Maurizio e la greca Mary per ora lavorano all’interno del Cottolengo, storico istituto di carità torinese, come volontari tra i reparti e la mensa dei poveri.

Ad affiancare dal punto di vista organizzativo l’inafferrabile Brice Coniglio sono Nicoletta Daldanise, coordinatrice del programma, e Ilaria Gai, che insieme a Carlotta Serminato si occupa della comunicazione.
Sono loro a parlarmi di Lapinot, un vino creato in collaborazione con l’azienda agricola Terzoni (Lapin-Pinot) per sostenere Via della fucina.
Accennano anche a Pirate camp, altro progetto nato dalla mente di Coniglio, che lo scorso anno è stato il primo programma di residenza itinerante allestito in un campeggio, in concomitanza con la Biennale di Venezia. Una residenza che ha violato il divieto di campeggio in Laguna, ma che ha permesso a giovani artisti di essere presenti e di poter vivere gli eventi della Biennale soggiornando gratuitamente.

Il prossimo appuntamento di Via della fucina è domani, 5 ottobre, per l’inaugurazione della mostra “Arte al Centro di una Trasformazione Sociale Responsabile” alla Fondazione Pistoletto, dedicata proprio al rapporto fra arte e trasformazione urbana. Le coppie di artisti presenteranno quello che può essere definito il “manifesto programmatico” dei loro progetti.
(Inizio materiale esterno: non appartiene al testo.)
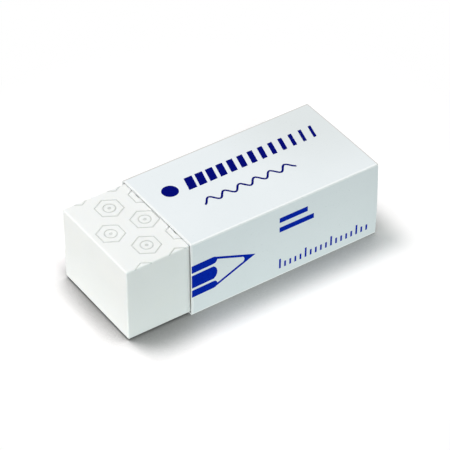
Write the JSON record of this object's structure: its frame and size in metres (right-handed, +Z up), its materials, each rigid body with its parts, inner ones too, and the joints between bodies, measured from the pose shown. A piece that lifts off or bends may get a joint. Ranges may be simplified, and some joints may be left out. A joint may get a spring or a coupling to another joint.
{
  "type": "block eraser in card sleeve",
  "caption": "White vinyl block eraser with a pressed relief on top, pushed through a folded card sleeve with plain blue printed shapes.",
  "frame": {"origin": "middle of the whole part's footprint, on the sleeve's underside, with the block as far in as at rest", "axes": "+X along the block from its bare end to the sleeve's far end, +Y across it towards the sleeve's glued back panel, +Z up"},
  "size_m": [0.0472, 0.0196, 0.0142],
  "materials": {
    "vinyl": "matt white vinyl with a faint waxy sheen",
    "card": "smooth white coated carton board",
    "dark_ink": "dark blue printing ink on coated card",
    "blue_ink": "blue printing ink on coated card"
  },
  "bodies": {
    "sleeve": {"card_sleeve": "card", "top_print": "dark_ink", "side_print": "blue_ink"},
    "block": {"eraser_block": "vinyl"}
  },
  "joints": [
    {"name": "block_slide", "type": "slide", "parent": "sleeve", "child": "block", "axis": [1, 0, 0], "range_m": [-0.033, 0.048]}
  ]
}
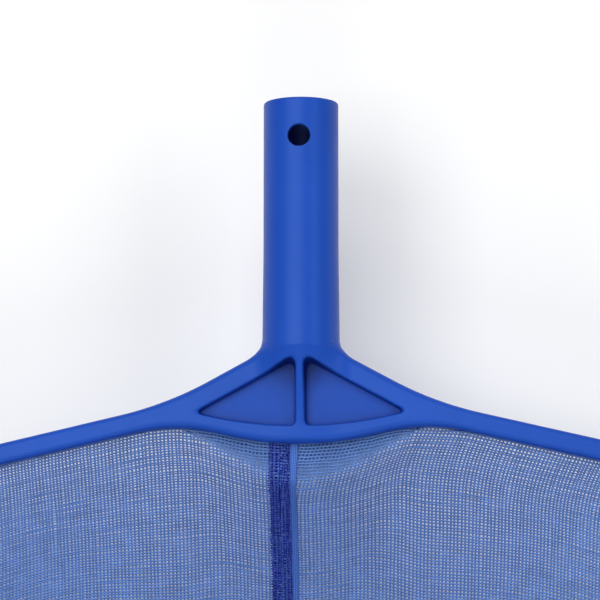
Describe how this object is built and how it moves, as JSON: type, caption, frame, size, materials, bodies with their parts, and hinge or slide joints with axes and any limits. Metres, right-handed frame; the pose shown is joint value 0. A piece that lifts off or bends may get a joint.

Anna che balla ha trovato anche la musica dal vivo (photo: Silvia Limone)
L’augurio è quindi che Via della fucina non serva ad abbellire la città-vetrina. C’è bisogno che l’arte compia la sua opera, ricordando la definizione di arte data dall’Unesco: “Artisti e creativi sono vettori di diversità culturale e artistica. Il loro lavoro è un importante contributo allo sviluppo della società e per la creazione di legami sociali tra i cittadini, ed essendo anche un lavoro intellettuale, consente al singolo di acquisire conoscenze e benessere morale”.

Lascio Porta Palazzo. Alle spalle gli artisti, qualche tossico che chiede cibo da portare a casa, e Anna che balla (chi non la conosce deve venire a Torino!). L’integrazione parte anche da qui.